Geoff Elliott, Washington correspondent | February 23, 2009
Article from: The Australian

THE Obama administration is considering a plan to temporarily nationalise US banks in a historic departure for the world's champion of free markets, prompting fears of further steep falls in US and world share markets.

Despite tepid denials from the White House, there has been a steady drumbeat of signals over the past few days indicating the bank plan is under consideration, including comments from Federal Reserve chief Ben Bernanke, who acknowledged that government takeover was a possibility.

"Whatever actions need to be taken," Mr Bernanke told journalists when asked last week about nationalisation. "I think there's a very strong commitment on the part of the administration to try to keep banks private, or return them to private hands as quickly as possible."

While some top administration officials are said to be against any sort of nationalisation, Chris Dodd, head of the powerful banking committee of the US Senate, said on Friday he was "concerned we may end up having to do that, at least for a short time".

Unthinkable just months ago but becoming more likely as the US Government and Federal Reserve commit trillions of dollars to try to underwrite a financial system many say is bankrupt, a government takeover of the US banks would wipe out shareholder funds.

Bank shares started to plummet in the US on Friday (Saturday AEDT) and rebounded only after the White House was forced to reiterate its support for the private banking system.

White House spokesman Robert Gibbs told a press briefing the Obama administration "continues to strongly believe a privately held banking system is the correct way to go" but he declined to rule out nationalisation.

The plan proposed in Washington would effectively force the troubled US banks into receivership and put them under government control, recapitalise them with taxpayers' funds and then sell them off to private investors, wiping out the existing shareholders' equity. The President said of the US banking system last week: "I think what you can say is I will not allow our financial system to collapse. And we are going to do whatever is required to get credit flowing again, so companies and consumers can do their business and we can get this economy back on track."

Already the White House has some political cover to consider nationalisations.

In the past week, Nouriel Roubini, the economist dubbed Dr Doom for his prescience on the US financial crisis and who is close to US Treasury Secretary Timothy Geithner, has called for a temporary government takeover, saying the US banking system is technically insolvent.

Republican senator Lindsey Graham followed suit, saying the idea needed to be on the table, and former Federal Reserve chief Alan Greenspan, who was once the champion of laissez-faire economics, agrees.

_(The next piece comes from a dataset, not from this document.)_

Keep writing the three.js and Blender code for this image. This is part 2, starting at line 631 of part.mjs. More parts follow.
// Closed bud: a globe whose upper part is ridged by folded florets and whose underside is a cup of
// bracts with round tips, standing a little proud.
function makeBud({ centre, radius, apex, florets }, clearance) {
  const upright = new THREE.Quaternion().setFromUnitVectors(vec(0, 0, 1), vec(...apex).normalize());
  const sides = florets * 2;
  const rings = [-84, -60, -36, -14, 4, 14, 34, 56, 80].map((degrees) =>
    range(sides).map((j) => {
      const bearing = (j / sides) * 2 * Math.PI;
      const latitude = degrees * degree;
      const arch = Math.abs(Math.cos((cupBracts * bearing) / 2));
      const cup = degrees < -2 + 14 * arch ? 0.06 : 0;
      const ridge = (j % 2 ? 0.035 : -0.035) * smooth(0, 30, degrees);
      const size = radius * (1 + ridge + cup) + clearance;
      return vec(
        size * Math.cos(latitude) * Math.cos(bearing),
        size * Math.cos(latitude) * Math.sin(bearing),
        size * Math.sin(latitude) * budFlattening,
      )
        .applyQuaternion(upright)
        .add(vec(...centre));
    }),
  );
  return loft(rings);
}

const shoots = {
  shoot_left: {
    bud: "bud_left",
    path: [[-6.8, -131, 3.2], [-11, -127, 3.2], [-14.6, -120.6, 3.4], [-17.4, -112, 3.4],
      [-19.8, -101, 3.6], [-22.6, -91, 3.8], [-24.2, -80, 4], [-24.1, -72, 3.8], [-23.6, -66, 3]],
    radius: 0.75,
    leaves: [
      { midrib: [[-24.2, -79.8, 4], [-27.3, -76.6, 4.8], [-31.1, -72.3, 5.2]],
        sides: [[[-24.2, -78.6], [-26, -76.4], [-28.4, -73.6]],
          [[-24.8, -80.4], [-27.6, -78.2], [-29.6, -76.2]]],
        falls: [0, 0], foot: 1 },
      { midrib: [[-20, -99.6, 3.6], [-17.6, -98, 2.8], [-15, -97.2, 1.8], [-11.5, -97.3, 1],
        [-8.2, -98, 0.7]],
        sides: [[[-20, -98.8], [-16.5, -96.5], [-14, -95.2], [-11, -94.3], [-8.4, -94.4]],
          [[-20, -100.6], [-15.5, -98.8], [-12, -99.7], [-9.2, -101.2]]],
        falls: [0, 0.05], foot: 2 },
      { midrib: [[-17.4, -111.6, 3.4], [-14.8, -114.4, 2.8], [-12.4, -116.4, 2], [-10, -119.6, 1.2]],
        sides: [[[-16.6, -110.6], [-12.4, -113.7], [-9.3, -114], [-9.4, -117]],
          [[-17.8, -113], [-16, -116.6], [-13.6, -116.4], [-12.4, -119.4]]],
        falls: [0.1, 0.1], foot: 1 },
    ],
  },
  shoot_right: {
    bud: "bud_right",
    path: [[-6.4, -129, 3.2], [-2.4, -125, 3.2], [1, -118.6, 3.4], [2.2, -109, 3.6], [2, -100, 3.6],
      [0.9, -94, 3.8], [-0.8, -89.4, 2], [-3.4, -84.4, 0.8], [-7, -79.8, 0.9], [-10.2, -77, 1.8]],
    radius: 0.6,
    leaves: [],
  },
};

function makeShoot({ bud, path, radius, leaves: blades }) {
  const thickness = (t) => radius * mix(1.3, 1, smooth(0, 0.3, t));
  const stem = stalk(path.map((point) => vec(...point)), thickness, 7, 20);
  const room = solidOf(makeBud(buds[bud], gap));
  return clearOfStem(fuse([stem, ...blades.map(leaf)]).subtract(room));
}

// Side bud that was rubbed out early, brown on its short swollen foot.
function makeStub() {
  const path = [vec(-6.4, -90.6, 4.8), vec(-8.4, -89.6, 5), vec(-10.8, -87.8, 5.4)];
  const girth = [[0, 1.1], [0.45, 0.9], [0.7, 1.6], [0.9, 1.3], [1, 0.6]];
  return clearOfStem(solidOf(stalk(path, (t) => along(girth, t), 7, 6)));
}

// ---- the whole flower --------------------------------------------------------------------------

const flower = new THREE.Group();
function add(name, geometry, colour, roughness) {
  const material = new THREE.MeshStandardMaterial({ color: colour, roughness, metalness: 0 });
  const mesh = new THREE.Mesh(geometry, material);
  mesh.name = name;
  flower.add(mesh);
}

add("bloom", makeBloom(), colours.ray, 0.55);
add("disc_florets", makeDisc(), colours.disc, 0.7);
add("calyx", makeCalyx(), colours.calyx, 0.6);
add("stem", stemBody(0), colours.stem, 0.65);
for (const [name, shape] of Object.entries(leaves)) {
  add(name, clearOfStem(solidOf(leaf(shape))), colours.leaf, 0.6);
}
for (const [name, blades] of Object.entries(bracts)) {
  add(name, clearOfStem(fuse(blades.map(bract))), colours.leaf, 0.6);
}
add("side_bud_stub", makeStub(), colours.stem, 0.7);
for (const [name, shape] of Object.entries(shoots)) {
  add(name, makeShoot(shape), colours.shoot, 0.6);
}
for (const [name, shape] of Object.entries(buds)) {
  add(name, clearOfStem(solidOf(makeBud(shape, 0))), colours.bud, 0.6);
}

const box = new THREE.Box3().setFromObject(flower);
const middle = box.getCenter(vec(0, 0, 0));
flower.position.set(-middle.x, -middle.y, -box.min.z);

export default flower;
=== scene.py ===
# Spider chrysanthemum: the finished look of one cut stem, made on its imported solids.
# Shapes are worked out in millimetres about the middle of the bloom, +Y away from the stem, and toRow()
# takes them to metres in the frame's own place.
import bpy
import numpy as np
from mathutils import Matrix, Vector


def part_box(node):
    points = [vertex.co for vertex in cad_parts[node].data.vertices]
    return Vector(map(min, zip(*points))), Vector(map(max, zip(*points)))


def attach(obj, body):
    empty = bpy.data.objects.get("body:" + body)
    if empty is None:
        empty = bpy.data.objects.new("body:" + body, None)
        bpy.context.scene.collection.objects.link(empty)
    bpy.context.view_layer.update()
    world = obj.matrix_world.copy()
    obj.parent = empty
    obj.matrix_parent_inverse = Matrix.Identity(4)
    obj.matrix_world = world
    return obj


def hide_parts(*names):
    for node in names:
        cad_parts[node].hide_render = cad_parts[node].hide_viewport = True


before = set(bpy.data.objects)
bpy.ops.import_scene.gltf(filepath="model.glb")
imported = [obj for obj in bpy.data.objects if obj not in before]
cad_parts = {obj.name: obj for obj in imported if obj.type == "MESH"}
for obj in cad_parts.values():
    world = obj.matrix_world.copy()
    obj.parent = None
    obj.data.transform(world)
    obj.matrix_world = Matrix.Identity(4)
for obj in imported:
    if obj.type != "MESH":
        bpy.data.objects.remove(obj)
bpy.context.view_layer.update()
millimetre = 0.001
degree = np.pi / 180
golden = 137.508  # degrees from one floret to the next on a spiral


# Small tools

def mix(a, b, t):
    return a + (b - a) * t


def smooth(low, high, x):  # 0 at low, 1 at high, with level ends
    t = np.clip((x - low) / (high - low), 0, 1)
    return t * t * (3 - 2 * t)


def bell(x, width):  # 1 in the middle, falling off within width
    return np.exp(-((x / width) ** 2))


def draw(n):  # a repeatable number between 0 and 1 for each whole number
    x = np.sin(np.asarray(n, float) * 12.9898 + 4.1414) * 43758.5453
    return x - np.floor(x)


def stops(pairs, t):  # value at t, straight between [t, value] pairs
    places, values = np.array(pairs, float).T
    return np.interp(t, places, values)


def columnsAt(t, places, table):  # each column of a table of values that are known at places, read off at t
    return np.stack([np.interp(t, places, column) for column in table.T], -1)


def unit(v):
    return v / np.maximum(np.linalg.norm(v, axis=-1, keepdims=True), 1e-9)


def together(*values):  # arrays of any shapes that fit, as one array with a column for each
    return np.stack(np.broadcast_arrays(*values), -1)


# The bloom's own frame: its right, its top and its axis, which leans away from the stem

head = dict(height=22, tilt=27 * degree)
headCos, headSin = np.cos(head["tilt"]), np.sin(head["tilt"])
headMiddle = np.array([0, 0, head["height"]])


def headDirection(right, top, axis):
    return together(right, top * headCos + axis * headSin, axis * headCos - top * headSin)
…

Mr Greenspan told the Financial Times: "It may be necessary to temporarily nationalise some banks in order to facilitate a swift and orderly restructuring."

Mr Bernanke said it was "very challenging for governments to manage banks for a protracted period", indicating that at least a temporary bank takeover was on the cards. The Obama administration plans to "stress test" the US banks, which Mr Bernanke said would be to "assure ourselves that under stressed conditions, conditions worse than the current conditions, that banks have adequate capital, adequate financing to not only be stable but also to lend and contribute to economic recovery".

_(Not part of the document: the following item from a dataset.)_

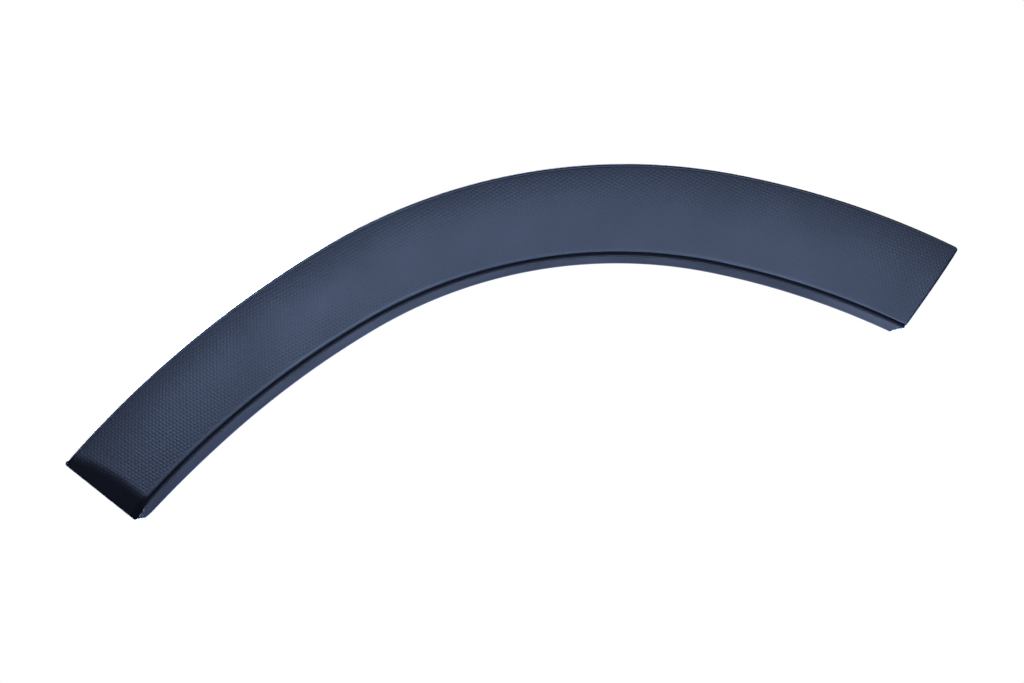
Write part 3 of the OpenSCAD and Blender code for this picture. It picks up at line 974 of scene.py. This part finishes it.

In an interview with The Wall Street Journal under the heading "Nationalise the banks", Dr Roubini said the idea of a temporary government takeover would follow the Swedish model, which took the same approach to its collapsing banking system in the early 1990s.

"That is," Dr Roubini said, "you take banks over, you clean them up, and you sell them in rapid order to the private sector - it's clear it is temporary. No one's in favour of a permanent government takeover of the financial system.

"I think we're going to see the policy adopted in the next few months, in six months or so."

In Dr Roubini's calculation, with the guarantees, liquidity support and capitalisation, the US Government has already committed up to $US9 trillion ($14 trillion) to the banking system, and he argues Washington is effectively controlling much of the banking system already.